Chubb goes to every home and away game, dressed up in full outfit to represent the Buckeyes. He even transformed a 1970 Chevy Impala into the “Buck-I-Guy Mobile.”
The car took him 10 years to totally restore and customize. It is a convertible with a custom Buckeye interior, custom tires, axles and footballs with the letter “B” on the wheels. He drives it to the home games and local events.
“A lot of people think that he does it all for the publicity and the show, but he’s just a passionate guy who is genuinely in love with the Buckeyes,” said Dee Miller, 34, a former OSU football player.

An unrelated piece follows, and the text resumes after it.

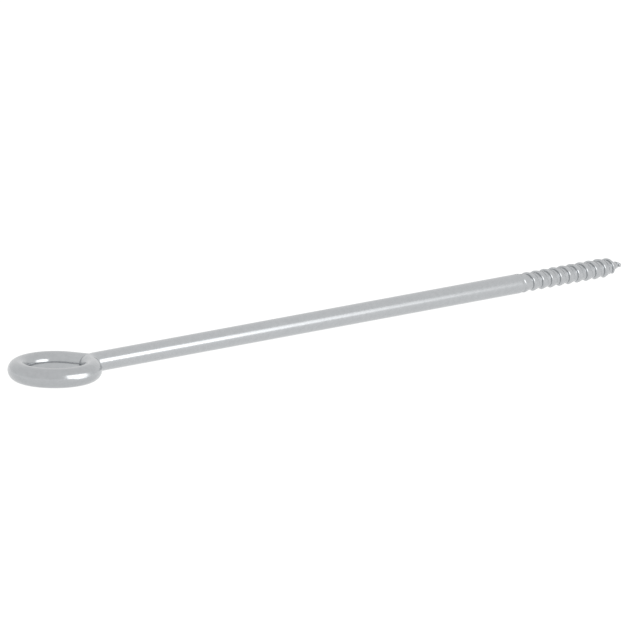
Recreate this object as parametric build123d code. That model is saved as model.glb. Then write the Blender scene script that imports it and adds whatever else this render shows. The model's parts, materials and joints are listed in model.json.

“He will invite me over for cookouts and we will talk about life in general, whether it is about obstacles that I’m facing, or troubles in my life,” Miller said. “I’m fortunate enough to see him as more than just the Buck-I-Guy.”
John Hicks, former Buckeye football player and 1973 Lombardi Award winner said hometown fans can change the outcome of football games “from seven to 14 points.”
Hicks, 58, remembers when the face of the Buckeyes was the Neutron Man, Orlas King. King danced in the crowd at OSU games for nearly 30 years. After King passed away in 2004, John Chubb became one of the famous faces at the games.
“The Buck-I-Guy is a good representative of the tradition, and a good guy who goes to all the games and leads the cheers,” Hicks said.
As far as next year’s OSU football team, Chubb said, “There are
always high expectations in Columbus, Ohio, but I’m a proud Buckeye fan
yesterday, today and tomorrow, regardless.”